2010
Cairn
Marie Fabre, « Buongiorno, notte : « approfondir l'histoire par infidélité » », Sociétés & Représentations, ID : 10670/1.0askif
Au sein du corpus des films où apparaissent les groupes révolutionnaires armés des années Soixante-dix en Italie, Buongiorno, notte, de Marco Bellocchio (2003), fait figure d’exception. Le réalisateur choisit en effet de faire un film sur l’un des moments les plus dramatiques et les plus emblématiques de l’histoire des années de plomb, mais, contrairement à d’autres, il choisit de le faire sans recourir à la spectacularisation de la violence, ni aux intrigues des théories du complot, se concentrant sur un huis-clos, au plus près de l’intimité de son personnage principal, Chiara, et de son rapport mi-réel mi-imaginaire à la personne du prisonnier Aldo Moro.

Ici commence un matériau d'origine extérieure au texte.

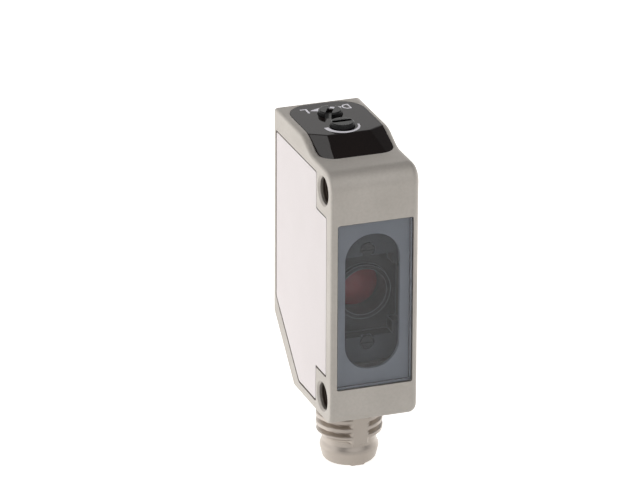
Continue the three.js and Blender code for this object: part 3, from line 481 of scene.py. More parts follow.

Cependant, c’est à travers ce choix de la reconstruction d’une subjectivité, voire même de l’infidélité à certains faits réels, que Bellocchio réussira ce qu’aucun film n’avait fait avant celui-ci, c’est-à-dire s’approcher des causes historiques, plus ou moins lointaines (communisme, drames du fascisme et survivances d’une résistance « trahie »), qui peuvent expliquer la naissance du phénomène de la lutte armée en Italie. L’un des procédés formels qui illustre le mieux cette démarche est celui de la citation, ou de l’insertion d’images empruntées à d’autres films, dont sont composées les rêveries de Chiara. Notre article se propose d’analyser les séquences où apparaissent ces emprunts, pour mieux dégager le sens politique du film, entre évocations du passé et vision présente, nécessairement rétrospective.